Egyptian security forces have fired live rounds at anti-government protesters marching in the northern province of Gharbia.
The incident took place during a protest ahead of Friday prayers in the Qotour area of the Nile Delta. There were no immediate reports of casualties.
Egypt’s Anti-coup Alliance had called for mass rallies to condemn the interim government’s crackdown on such rallies.
Protesters also expressed outrage over reports that Egypt’s army chief, Field Marshal Abdel Fattah el-Sisi, plans to run for president. Egypt has been experiencing unrelenting violence since last July when the army ousted the country’s first democratically-elected president, Mohamed Morsi, suspended the constitution, and dissolved the parliament. It also appointed the head of the Supreme Constitutional Court Adly Mahmoud Mansour as the new interim president.
Last December, Egypt’s military-backed interim government labeled the Muslim Brotherhood a terrorist organization.
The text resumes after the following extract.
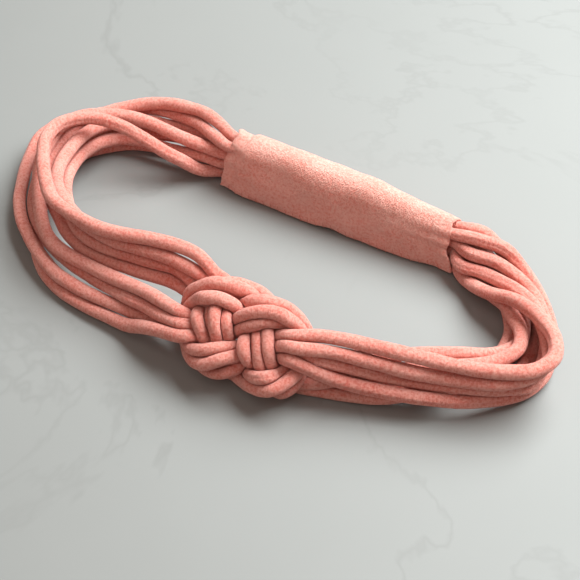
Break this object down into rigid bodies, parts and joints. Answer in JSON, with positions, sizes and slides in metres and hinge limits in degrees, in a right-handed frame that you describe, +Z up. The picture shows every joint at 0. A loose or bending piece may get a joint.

Thousands of members of the Muslim Brotherhood and its supporters have been arrested and accused of inciting unrest in the North African country.
Amnesty International has criticized Egyptian authorities for using an “unprecedented scale” of violence against protesters and dealing “a series of damaging blows to human rights.”
According to the UK-based rights group, 1,400 people have been killed in the political violence since Morsi’s ouster, "most of them due to excessive force used by security forces."